I’m really enjoying Rachel Aaron‘s book One Good Dragon Deserves Another, the second book in The Heartstrikers series. The male protagonist in this urban fantasy is the nicest dragon in the world, and therefore a complete failure as a dragon since they’re all alpha-dominant-schemer/brawlers. The female protagonist is a magician/scholar who dropped out of college to avenge her dad (in the first book). There are seers, alternate dimensions/worlds, mythical creatures, ex-gods, ghosts, magic artifacts… oh, and most of the action is set in post-apocalyptic Detroit. 😉

Totally stole this image from Rachel Aaron's site.
Totally stole this image from Rachel Aaron’s site.

If you like Kim Harrison’s The Hollows series, this will probably also make you smile — though it’s less dark so far. Mostly.

I *really* enjoyed Rachel Aaron’s Eli Monpress books — there are four, and they make up a funny, light, rollicking fantasy series. She writes strong, multi-dimensional male AND female characters, which of course appeals to me. If you’re looking for some light reading that doesn’t insult your intelligence, and you like fantasy or urban fantasy, I definitely recommend you check them out. 🙂

I recently learned that Rachel also writes space opera with a strong female lead called The Paradox Trilogy (under the name of Rachel Bach), so that’s probably my next series. It should get me through the end of the summer, at least — happy reading!

So-far book review: The Evolution of Calpurnia Tate

 Got this at the used bookstore yesterday, hoping to read it to Amelia. It’s set in Texas in 1899, and the protagonist is a girl who identifies herself as a naturalist despite her school teaching her:

Reading, Spelling, Arithmetic, and Penmanship. oh, and Deportment. I got an ‘acceptable’ for Posture but an ‘unsatisfactory’ for Use of Hankie and Thimble.

Her granddaddy is horrified by this, and starts allowing her to shadow him in his own experiments and (local) expeditions. 

If she tolerates it, I think this would be a fun book to read with Amelia. It does deal with topics of racism on top of sexism, but I think we could talk about both constructively. I’ll read through to the end before I lay it on her 6yo brain, though. Liking it a lot so far. 


Carson Ellis at the Ledding Cultural Forum

Last night as part of my mission to Start Getting Out More and its sister effort to Do Stuff Other Than Work And Parent, I went to the Ledding Cultural Forum at the Ledding Library of Milwaukie to see Carson Ellis speak about her life as an illustrator and especially her most recently published book, Home. The reading/talk was at 7pm in the Ledding Library Pond House, a lovely little building across the duck pond from the modernist library building itself. I should mention that I have a particular affinity for the Ledding Library, as it was my childhood library. I read my way through the entire folklore shelf in their excellent children’s library before we moved away from Milwaukie when I was 9. I have what are for me unusually vivid, visceral, happy childhood memories of visiting this library, and my passionate love for libraries took root at the Ledding. So I love this library really a lot. Really.

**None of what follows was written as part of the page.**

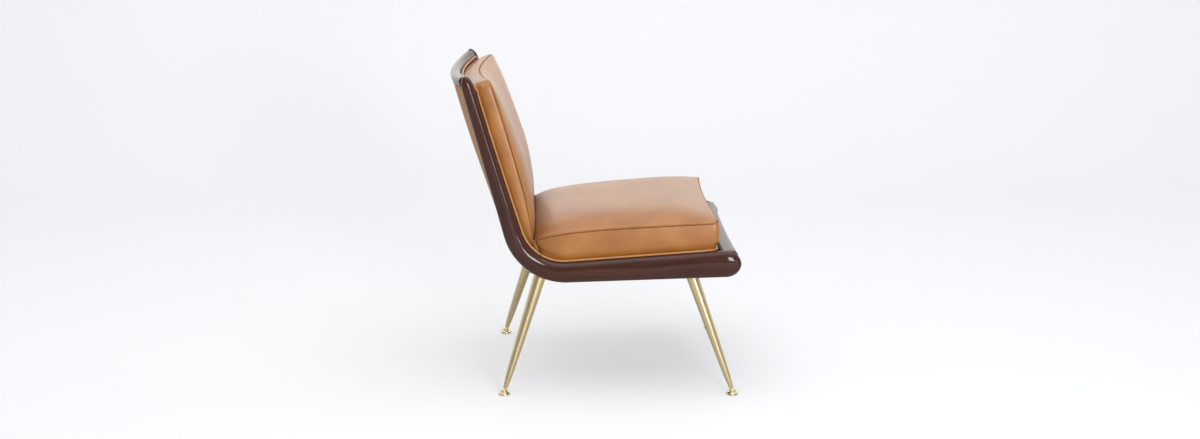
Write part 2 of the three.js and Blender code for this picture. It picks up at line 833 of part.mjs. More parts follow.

A terrible photo of Carson Ellis
A terrible photo of Carson Ellis

Carson Ellis has a charming presence, seems quite comfortable speaking in public, and kept reminding me of Joni Mitchell in her striking and unconventional loveliness. She spoke about her childhood, her education as an artist, and how becoming the illustrator for The Decemberists (she’s married to Colin Meloy) helped her develop her technique. She’s a noted illustrator for children’s books, like The Mysterious Benedict Society by Trenton Lee Stewart, The Composer Is Dead by Lemony Snicket, and Dillweed’s Revenge by Florence Parry Heide. She and Colin are renowned for their Wildwood series, for which she produced over 250 illustrations. I enjoyed her talk, and I was too shy to snap any photos until she was surrounded by people getting their books signed. I was also too shy to get my book signed. But I had a lovely time at the reading and then also picking up some books for the kids at the library, and walking in downtown Milwaukie through the warm spring evening. The Ledding Cultural Forum is very cool — you should check it out if Milwaukie, OR is convenient to you.

Just finished the first book in Rachel Aaron’s series, The Legend of Eli Monpress. I love reading good books, which so often have been published by good publishing houses and edited by good editors. My wallet is not as fond of me binge-reading novels that run $6-10 each and last me about 2 days, also each. Next series will have to be a cheap one, I guess.